I share this blog now—during a period of transition in the Foundation’s executive leadership and governance—because I have a responsibility as the Foundation’s departing Executive Director to describe the Foundation’s established grantmaking practice within the context of trends and emerging ideas in philanthropy. Certainly, as I look back over the past ten years, this surge in sector sophistication has been amply displayed in field leadership provided by the Center for Effective Philanthropy, Fiscal Management Associates (FMA), Grantmakers for Effective Organizations, The Foundation Center’s Grantcraft, The Non-profit Finance Fund, and others. Their efforts offer the Jim Joseph Foundation and funder colleagues frameworks and tools to both measure and to demonstrate philanthropic effectiveness.
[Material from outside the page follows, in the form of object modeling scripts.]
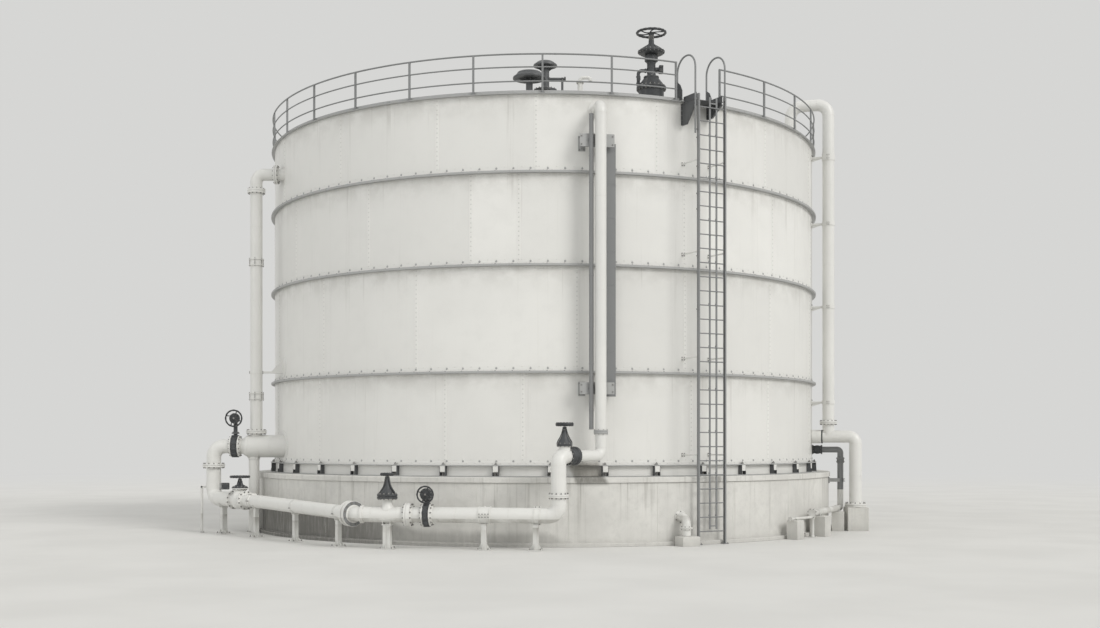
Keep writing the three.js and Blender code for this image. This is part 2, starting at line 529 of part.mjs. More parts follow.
// -------------------------------------------------------------- left pipework
const LB = V(LOOP[0], LOOP[1], LOOP_Z_LOW);
const VX2 = VX.clone();
const u2flat = V(LB.x - VX.x, LB.y - VX.y, 0).normalize();
const L2 = Math.hypot(LB.x - VX.x, LB.y - VX.y);
const T_GATE = 5900, LGATE_HALF = 330;
const yaw2 = Math.atan2(-u2flat.y, -u2flat.x);
const onLeft = (t, z) => V(VX.x + u2flat.x * t, VX.y + u2flat.y * t, z);
{
  const a = onHead(S_GATE + GATE_LEFT + GAP);
  const kinkT = T_GATE - LGATE_HALF - 420;
  const kink = onLeft(kinkT, LOOP_Z_LOW);
  const end = onLeft(T_GATE - LGATE_HALF - GAP, LOOP_Z_LOW);
  const along = kink.clone().sub(VX).normalize();
  const parts = [
    pipe([a, VX2, kink, end], HEAD_PR - 14, [260, 0], 8, 3),
    disc(a.clone().addScaledVector(u1, 18), u1, 215, 36),
    disc(VX.clone().addScaledVector(along, 174), along, 310, 105),
    disc(VX.clone().addScaledVector(along, 302), along, 310, 105),
    disc(end.clone().addScaledVector(u2flat, -20), u2flat, 260, 40),
    disc(onLeft(5150, LOOP_Z_LOW), u2flat, 205, 110),
  ];
  for (const t of [820, 2900, 4980]) {
    const z = VX.z + (LOOP_Z_LOW - VX.z) * Math.min(1, t / kinkT);
    const p = onLeft(t, 0);
    parts.push(box(120, 120, z - 100, 0, 0, (z - 100) / 2 + GAP).rotateZ(yaw2).translate(p.x, p.y, 0));
    parts.push(box(300, 300, 24, 0, 0, 12 + GAP).rotateZ(yaw2).translate(p.x, p.y, 0));
  }
  put('header_left', fuse(parts), C_PIPE);
}
{
  const p = onLeft(T_GATE, LOOP_Z_LOW);
  put('loop_gate_valve', fuse(placed(gateValve({ half: LGATE_HALF, pr: HEAD_PR, fr: 260, bonnet: 330, stemTop: 603 }), p.x, p.y, p.z, yaw2)), C_VALVE, 0.5, 0.4);
  put('loop_gate_valve_wheel', at(handwheel(280, 28, 4, 36), p.x, p.y, LOOP_Z_LOW + 640), C_WHEEL, 0.5, 0.4);
}
const X_UPV = -8773, UP_HALF = 90;
{
  const a = onLeft(T_GATE + LGATE_HALF + GAP, LOOP_Z_LOW);
  const top = V(LB.x, LB.y, LOOP_Z_HIGH);
  const end = V(X_UPV - UP_HALF - GAP, LB.y, LOOP_Z_HIGH);
  const X = V(1, 0, 0);
  const parts = [
    pipe([a, LB, top, end], LOOP_PR, [310, 310], 8, 3),
    disc(a.clone().addScaledVector(u2flat, 20), u2flat, 260, 40),
    disc(end.clone().addScaledVector(X, -20), X, 300, 40),
    disc(V(LB.x, LB.y, 1910), rz, 310, 90),
  ];
  const f = V(LB.x, LB.y, 0), lx = -u2flat.x * 600, ly = -u2flat.y * 600;
  parts.push(box(150, 150, 860, 0, 0, 430 + GAP).rotateZ(yaw2).translate(f.x + lx, f.y + ly, 0));
  parts.push(box(320, 320, 24, 0, 0, 12 + GAP).rotateZ(yaw2).translate(f.x + lx, f.y + ly, 0));
  parts.push(box(330, 130, 200, 290, -60, 1325).translate(f.x, f.y, 0));
  parts.push(box(60, 60, 1330, -340, 0, 665 + GAP).translate(f.x, f.y, 0));
  parts.push(box(360, 60, 60, -190, 0, 1300).translate(f.x, f.y, 0));
  put('left_loop', fuse(parts), C_PIPE);
}
{
  put('nozzle_gear_valve', fuse(placed(gearValve({ half: UP_HALF, br: 330, neck: 790 }), X_UPV, LB.y, LOOP_Z_HIGH, 0)), C_VALVE, 0.5, 0.4);
  put('nozzle_gear_valve_wheel', handwheel(252, 25, 4).rotateX(Math.PI / 2).translate(X_UPV, LB.y - 228, LOOP_Z_HIGH + 790), C_WHEEL, 0.5, 0.4);
}
{
  // large shell nozzle: reducer, barrel, pad on the shell, pipe leg to the ground
  const X = V(1, 0, 0), y = LB.y, z = LOOP_Z_HIGH;
  const x0 = X_UPV + UP_HALF + GAP;
  put('shell_nozzle', fuse([
    disc(V(x0 + 20, y, z), X, 300, 40),
    rod(V(x0, y, z), V(x0 + 60, y, z), LOOP_PR, 10),
    rod(V(x0 + 50, y, z), V(x0 + 300, y, z), LOOP_PR, 10, NOZ_PR),
    rod(V(x0 + 300, y, z), V(-7300, y, z), NOZ_PR, 10),
    toGeom(solid(hoop(R, R + 16, z - 500, z + 500)).intersect(solid(rod(V(-9000, y, z), V(-6500, y, z), 455, 18)))),
    rod(V(LRISER_X, y, z), V(LRISER_X, y, z + NOZ_PR + 60), LRISER_PR, 8),
    disc(V(LRISER_X, y, z + NOZ_PR + 60), rz, 285, 60),
    rod(V(-8245, y, 20), V(-8245, y, z - 200), 150, 10),
    disc(V(-8245, y, 15 + GAP), rz, 200, 30, 10),
  ], [shellCut(), drum(FOOT_R + 4, -10, FOOT_H + 4)]), C_PIPE);
}
{
  // left riser, standing on the nozzle and bent into the shell
  const y = LB.y, zb = LOOP_Z_HIGH + NOZ_PR + 90 + GAP, X = V(1, 0, 0);
  const parts = [
    pipe([V(LRISER_X, y, zb), V(LRISER_X, y, LRISER_TOP), V(-7300, y, LRISER_TOP)], LRISER_PR, 215, 8, 3),
    disc(V(LRISER_X, y, zb + 40), rz, 285, 80),
    disc(V(-7610, y, LRISER_TOP), X, 270, 100),
  ];
  for (const z of [3880, 7690]) parts.push(disc(V(LRISER_X, y, z), rz, 215, 190));
  parts.push(disc(V(LRISER_X, y, 9720), rz, 250, 120));
  parts.push(disc(V(LRISER_X, y, 4560), rz, 200, 80));
  parts.push(box(800, 60, 60, -7700, y, 4560));
  const tri = new THREE.Shape();
  tri.moveTo(-7300, 4560); tri.lineTo(-7750, 4560); tri.lineTo(-7300, 4980); tri.closePath();
  parts.push(new THREE.ExtrudeGeometry(tri, { depth: 30, bevelEnabled: false }).rotateX(Math.PI / 2).translate(0, y + 15, 0));
  put('left_riser', fuse(parts, [shellCut()]), C_PIPE);
}
// ------------------------------------------------------------- right pipework
{
  const azO = Math.atan2(OVER[0], -OVER[1]) * 180 / Math.PI, rO = Math.hypot(OVER[0], OVER[1]);
  const out = polar(1, azO, 0);
  const lo = V(OVER[0], OVER[1], 3150);
  const top = V(OVER[0], OVER[1], OVER_Z);
  const inn = polar(7600, azO, OVER_Z), dn = polar(7600, azO, 11100);
  const parts = [
    pipe([lo, top, inn, dn], OVER_PR, [330, 330], 8, 3),
    disc(V(OVER[0], OVER[1], 3190), rz, 250, 80),
  ];
  for (const z of [3740, 6540, 8974, 10925]) parts.push(disc(V(OVER[0], OVER[1], z), rz, 205, z > 10000 ? 220 : 110));
  for (const z of [3740, 6540, 8974, 10925]) parts.push(radialBox(rO - R + 30, 60, 60, (rO + R) / 2 - 10, azO, z));
  put('overflow_pipe', fuse(parts, [shellCut(), roofCut()]), C_PIPE);
  // outlet: shell nozzle, tee up to the overflow, elbow down to the pier
  const azA = Math.atan2(OUT_A[0], -OUT_A[1]) * 180 / Math.PI;
  const a0 = polar(R - 60, azO, OUT_Z), a1 = V(OUT_A[0], OUT_A[1], OUT_Z), a2 = V(OUT_A[0], OUT_A[1], 690);
  put('outlet_pipe', fuse([
    pipe([a0, V(OVER[0], OVER[1], OUT_Z), a1, a2], OUT_PR, [0, 205], 8, 3),
    rod(V(OVER[0], OVER[1], OUT_Z), V(OVER[0], OVER[1], 3150 - GAP), OVER_PR, 8),
    disc(V(OVER[0], OVER[1], 3150 - 40 - GAP), rz, 250, 80),
    disc(polar(R + 170, azO, OUT_Z), out, 200, 330),
    disc(V(OUT_A[0], OUT_A[1], 740), rz, 310, 100),
  ], [shellCut()]), C_PIPE);
  put('pier_outlet', box(600, 600, 690 - GAP, OUT_A[0] + 15, OUT_A[1], (690 - GAP) / 2), C_CONCRETE, 0.9, 0);
  // thin drain pipe
  const azB = Math.atan2(OUT_B[0], -OUT_B[1]) * 180 / Math.PI;
  const b = [polar(R - 60, azB, OUT_B_Z), V(OUT_B[0], OUT_B[1], OUT_B_Z), V(OUT_B[0], OUT_B[1], DRAIN_Z), V(DRAIN_END[0], DRAIN_END[1], DRAIN_Z)];
  const leg = b[3].clone().lerp(b[2], 0.02), low = 545, tip = V(6495, -6275, low);
  put('drain_pipe', fuse([
    pipe(b, OUT_B_PR, [100, 110], 8, 3),
    disc(polar(R + 155, azB, OUT_B_Z), polar(1, azB, 0), 140, 300, 10),
    disc(V(OUT_B[0], OUT_B[1], 2050), rz, 126, 120, 10),
    disc(b[3].clone().lerp(b[2], 0.008), b[3].clone().sub(b[2]), 130, 56, 10),
    // bracket on the plinth
    radialBox(380, 70, 110, 8860, azB, 1460),
    // leg at the low end, and the small-bore pipe over the first pier
    rod(leg.clone().setZ(10), leg, 46, 8),
    disc(leg.clone().setZ(12 + GAP), rz, 110, 24, 8),
    rod(leg.clone().setZ(low), tip, 36, 8),
    disc(tip.clone().lerp(leg.clone().setZ(low), 0.017), leg.clone().setZ(low).sub(tip), 62, 34, 8),
  ], [shellCut(), drum(PLINTH_R + GAP, 100, PLINTH_TOP - 5)]), C_PIPE);
  const pier = (w, x, y, pz = DRAIN_Z - OUT_B_PR - GAP) => radialBox(w, w, pz, Math.hypot(x, y), Math.atan2(x, -y) * 180 / Math.PI, pz / 2);
  put('pier_drain_1', pier(330, 6670, -6095, low - 36 - GAP), C_CONCRETE, 0.9, 0);
  put('pier_drain_2', pier(440, 7586, -4898), C_CONCRETE, 0.9, 0);
  put('pier_drain_3', pier(340, 8560, -2760), C_CONCRETE, 0.9, 0);
}
{
  // down-turned drain bend at the ladder's foot, over its block
  const az = 23.2;
  const p0 = polar(PLINTH_R - 40, az, 700), p1 = polar(PLINTH_R + 330, az, 700), p2 = polar(PLINTH_R + 330, az, 330);
  put('foot_drain_bend', fuse([
    pipe([p0, p1, p2], 105, 200, 8, 3),
    box(480, 420, 240, 0, 0, 120 + GAP).rotateZ(rad(az)).translate(polar(PLINTH_R + 370, az, 0).x, polar(PLINTH_R + 370, az, 0).y, 0),
    rod(p2, p2.clone().setZ(200), 105, 10),
  ], [drum(PLINTH_R + GAP, -10, 1500), drum(FOOT_R + GAP, -10, FOOT_H + GAP)]), C_PIPE);
}

export default root;
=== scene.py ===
# Looks of the vertical storage tank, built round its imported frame. Shapes are worked
# out in millimetres in the frame's own axes (+Z up, -Y the front) and written in metres.
import math

import bpy
import numpy as np
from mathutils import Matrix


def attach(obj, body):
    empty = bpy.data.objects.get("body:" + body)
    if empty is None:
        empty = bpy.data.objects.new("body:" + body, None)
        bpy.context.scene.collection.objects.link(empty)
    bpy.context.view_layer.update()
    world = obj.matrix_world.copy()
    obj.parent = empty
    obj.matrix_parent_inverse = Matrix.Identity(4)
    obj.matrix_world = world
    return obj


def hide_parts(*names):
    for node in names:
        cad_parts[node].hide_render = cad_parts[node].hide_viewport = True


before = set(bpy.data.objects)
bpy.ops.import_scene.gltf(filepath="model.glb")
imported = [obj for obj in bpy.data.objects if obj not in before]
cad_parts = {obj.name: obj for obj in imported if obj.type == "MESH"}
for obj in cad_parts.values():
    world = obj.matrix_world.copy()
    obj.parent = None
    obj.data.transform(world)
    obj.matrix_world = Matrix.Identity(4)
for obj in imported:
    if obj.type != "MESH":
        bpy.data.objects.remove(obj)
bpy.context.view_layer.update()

# ------------------------------------------------------------------ dimensions
R, T_SHELL = 8200.0, 10.0
FOOT_R, FOOT_H = 8800.0, 95.0
PLINTH_R, PLINTH_TOP = 8680.0, 1569.0
CAP_R, CAP_TOP = 8723.0, 1705.0
FLOOR_R, FLOOR_TOP = 8340.0, 1725.0
Z_ANCHOR, Z_J1, Z_J2, Z_J3, Z_RIM = 1998.0, 4316.0, 6980.0, 9290.0, 11228.0
RING_OUT, RING_H, KERB_OUT = 112.0, 56.0, 100.0
ROOF_RISE, ROOF_T, GAP = 512.0, 8.0, 0.3
RAIL_R, RAIL_Z = 8258.0, (11529.0, 11883.0, 12205.0)
POST_A0, POST_STEP, BAYS = 33.5, 12.086, 29
LAD_AZ, LAD_R, LAD_W, LAD_PITCH = 28.5, 8870.0, 810.0, 355.0
RISER = (1405.0, -8636.0)
RISER_PR, RISER_Z_RUN, RISER_Z_TOP = 138.0, 2238.0, 10850.0
HEAD_Z, HEAD_PR = 830.0, 186.0
HEAD_E, HEAD_V = (355.0, -9800.0), (-4511.0, -9143.0)
LOOP, LOOP_Z_LOW, LOOP_Z_HIGH, LOOP_PR = (-9393.0, -3500.0), 980.0, 2460.0, 203.0
NOZ_PR, LRISER_X, LRISER_PR, LRISER_TOP = 318.0, -8180.0, 170.0, 10190.0
OVER, OVER_PR, OVER_Z = (8356.0, -2400.0), 170.0, 12480.0
OUT_A, OUT_PR, OUT_Z = (9103.0, -2600.0), 178.0, 2740.0
OUT_B, OUT_B_PR, OUT_B_Z, DRAIN_Z = (8755.0, -2189.0), 88.0, 2358.0, 650.0
DRAIN_END, UP_SPLIT = (7251.0, -5400.0), 1298.0

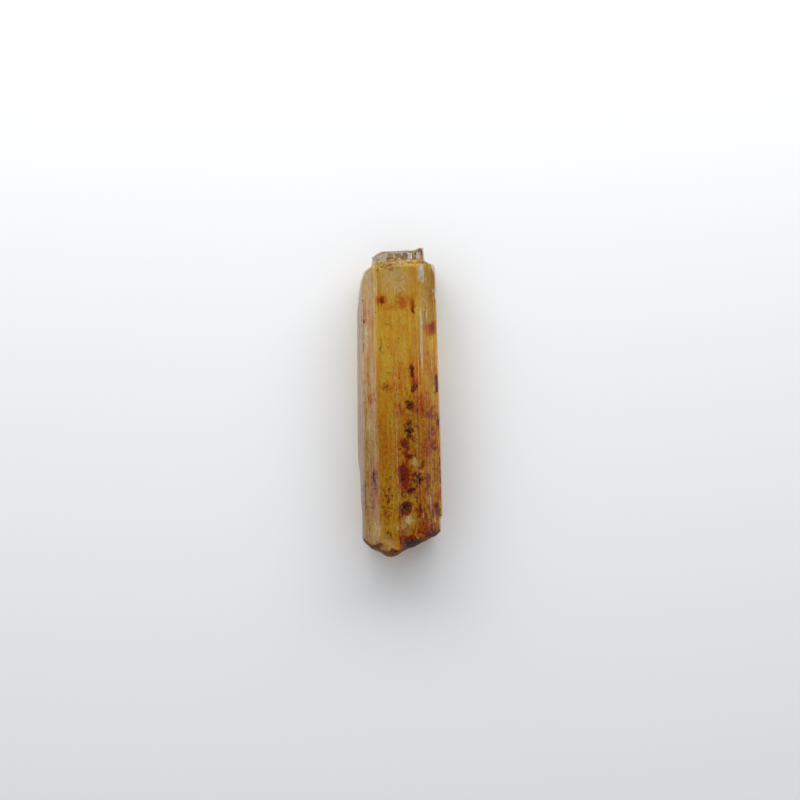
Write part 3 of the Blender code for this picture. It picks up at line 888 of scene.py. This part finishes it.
def makeLight(values):
    world = bpy.data.worlds.new("softRoom")
    world.use_nodes = True
    background = world.node_tree.nodes["Background"]
    towards = Wire(world.node_tree).add("ShaderNodeTexCoord", output="Generated")
    height = towards.axis(2)
    ring = values["low"] + height.between(*values["lowEnds"]) * (values["high"] - values["low"])
    ring = ring * (1.0 + towards.axis(1) * values["fromTop"] - towards.axis(0) * values["fromLeft"])
    around = height.between(*values["overheadEnds"])
    strength = values["overhead"] * (1.0 - around) + ring * around
    background.inputs["Color"].default_value = values["sky"]
    world.node_tree.links.new(strength.socket, background.inputs["Strength"])
    bpy.context.scene.world = world
    for lamp in values["lamps"]:
        bpy.ops.object.light_add(type="AREA", location=lamp["place"])
        light = bpy.context.object
        light.data.shape = "RECTANGLE"
        light.data.size, light.data.size_y = lamp["size"]
        light.data.energy = lamp["power"]
        light.rotation_euler = (-Vector(lamp["place"])).to_track_quat("-Z", "Y").to_euler()
    bpy.context.scene.view_settings.view_transform = "Standard"
    print("light")


photoView = {
    "lens": 100,
    "film": 36,  # the camera's sensor width, in millimetres like the lens
    "metresAcross": 0.07734,  # what the picture's width takes in at the crystal's widest height
    "widestHeight": 0.003,
    "lookAt": (0.00018, 0.00029),
    "lean": 1.6,  # degrees by which the crystal leans in the picture
    "nearest": 0.001,
}


def makeCamera(values):
    away = values["metresAcross"] * values["lens"] / values["film"]
    place = (*values["lookAt"], values["widestHeight"] + away)
    bpy.ops.object.camera_add(location=place, rotation=(0, 0, math.radians(-values["lean"])))
    camera = bpy.context.object
    camera.data.lens = values["lens"]
    camera.data.sensor_width = values["film"]
    camera.data.clip_start = values["nearest"]
    bpy.context.scene.camera = camera
    print("camera")


makeCamera(photoView)
crystal = makeCrystal(crystalSkin)
crystal.data.materials.clear()
crystal.data.materials.append(makeTopaz(amberTopaz))
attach(crystal, "root")
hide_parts("topaz_crystal")
stains = {name: makeMineral(name, values) for name, values in minerals.items()}
crystalSurface = BVHTree.FromObject(crystal, bpy.context.evaluated_depsgraph_get())
makeCrowds(crystalSurface, blackGrains, stains)
makeCrowds(crystalSurface, maroonGrains, stains)
makeCrowds(crystalSurface, rustGrains, stains)
makeCrowds(crystalSurface, paleFlecks, stains)
makeCrowds(crystalSurface, glintFlakes, stains)
makeCrowds(crystalSurface, paleNeedles, stains)
makeCrowds(crystalSurface, cleavageCracks, stains)
makeSheet(sheet)
makeLight(studio)
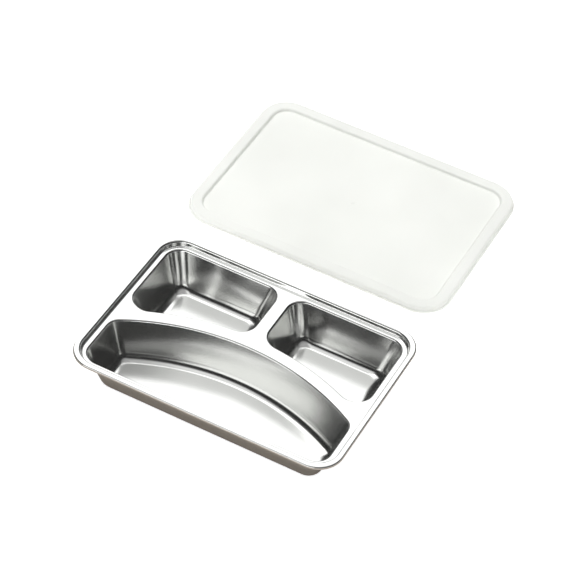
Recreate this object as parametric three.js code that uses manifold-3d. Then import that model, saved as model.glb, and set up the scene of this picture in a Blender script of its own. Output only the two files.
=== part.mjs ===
// Lunch box of two pieces: a stainless-steel tray with three compartments, and its press-on
// plastic lid. Millimetres, +Z up. Both pieces stand on the plane z = 0, the tray in front
// and the lid behind it, top side up. The origin is the middle of the footprint they share.

import * as THREE from 'three';
import { mergeVertices } from 'three/addons/utils/BufferGeometryUtils.js';
import Module from 'manifold-3d';

const wasm = await Module();
wasm.setup();

// Tray: one deep-drawn sheet. The rim's corner radius shrinks by RIM_TAPER of each inset.
const TRAY_LENGTH = 275;
const TRAY_WIDTH = 195;
const TRAY_HEIGHT = 46.7;
const TRAY_CORNER = 26;
const SHEET = 0.7;
const RIM_TAPER = 0.6;
const FLANGE_WIDTH = 6.3;
const FLANGE_BEND = 2.6;
const LIP_BEND = 1.4;
const LIP_DROP = 2.6;
const STEP_DROP = 5.4;
const STEP_DRAFT = THREE.MathUtils.degToRad(15);
const STEP_BEND = 1.0;
const DECK_INSET = 20;

// Compartments: every wall leans by the draft, and the side walls lean SIDE_LEAN times as far.
const LEDGE = 10.4;
const BRIDGE = 10;
const DRAFT = THREE.MathUtils.degToRad(15.5);
const SIDE_LEAN = 1.17;
const EDGE_BEND = 2.2;
const FLOOR_BEND = 10;
const FLOOR_CORNER = 9;
const ARC_RADIUS = 238;
const ARC_APEX = 7;
const CRESCENT_CORNERS = { front: 16, back: 14 };
const BACK_CORNERS = { outerBack: 16, innerBack: 16, innerFront: 18, outerFront: 18 };

// Lid: one moulding of even thickness.
const LID_WALL = 1.1;
const LID_HEIGHT = 6.8;
const LID_CLEARANCE = 3.6;
const LID_LIP = 2;
const LID_CORNER = 32;
const LID_DRAFT = THREE.MathUtils.degToRad(4);
const RIM_WIDTH = 9.9;
const RIM_BEND = 2.2;
const RECESS_DEPTH = 4;
const RECESS_EDGE_BEND = 2.2;
const RECESS_FOOT_BEND = 1.6;
const LIP_FOOT_BEND = 0.6;
const PANEL_INSET = 27;
const GATE_RADIUS = 1.8;
const GATE_HEIGHT = 0.35;

// Where the two pieces stand.
const LID_SHIFT = -21.9;
const LID_GAP = 66.5;

const CORNER_STEPS = 6;
const BEND_STEPS = 3;

const trayTop = TRAY_HEIGHT;
const deckTop = trayTop - STEP_DROP;
const floorTop = SHEET;
const arcCentre = ARC_APEX - ARC_RADIUS;
const compartmentHalfX = TRAY_LENGTH / 2 - LEDGE;
const compartmentHalfY = TRAY_WIDTH / 2 - LEDGE;
const quarter = Math.PI / 2;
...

Candidly, there is a special connection between this type of accountability and the Foundation’s founder, Jim Joseph, z’’l. It is of great comfort to me that in his real estate business Mr. Joseph concentrated not only on “location, location, location” but also on “results, results, results.” Mr. Joseph would expect that the Foundation bearing his name would nurture a Performance Imperative orientation among organizations providing Jewish education—particularly those that are beneficiaries of his exceptionally generous support. In this spirit, it is both eminently reasonable for stakeholders in Jewish education to ask “how are we doing?” and for funders and grantees to have a thoughtfully constructed basis on which to respond.

 

[i]A community of likeminded individuals from corporate, governmental, and social profit sectors have organized as “ambassadors” for the PI. Highlighting Mario Morino’s Leap of Reason: Managing to Outcomes in an Era of Scarcity, David E.K. Hunter’s Working Hard – and Working Well, and David Grant’s The Social Profit Handbook as seminal PI resources, ambassadors strive to engage all those who are stakeholders in improving the independent sector to critically consider the application of PI pillars to their work.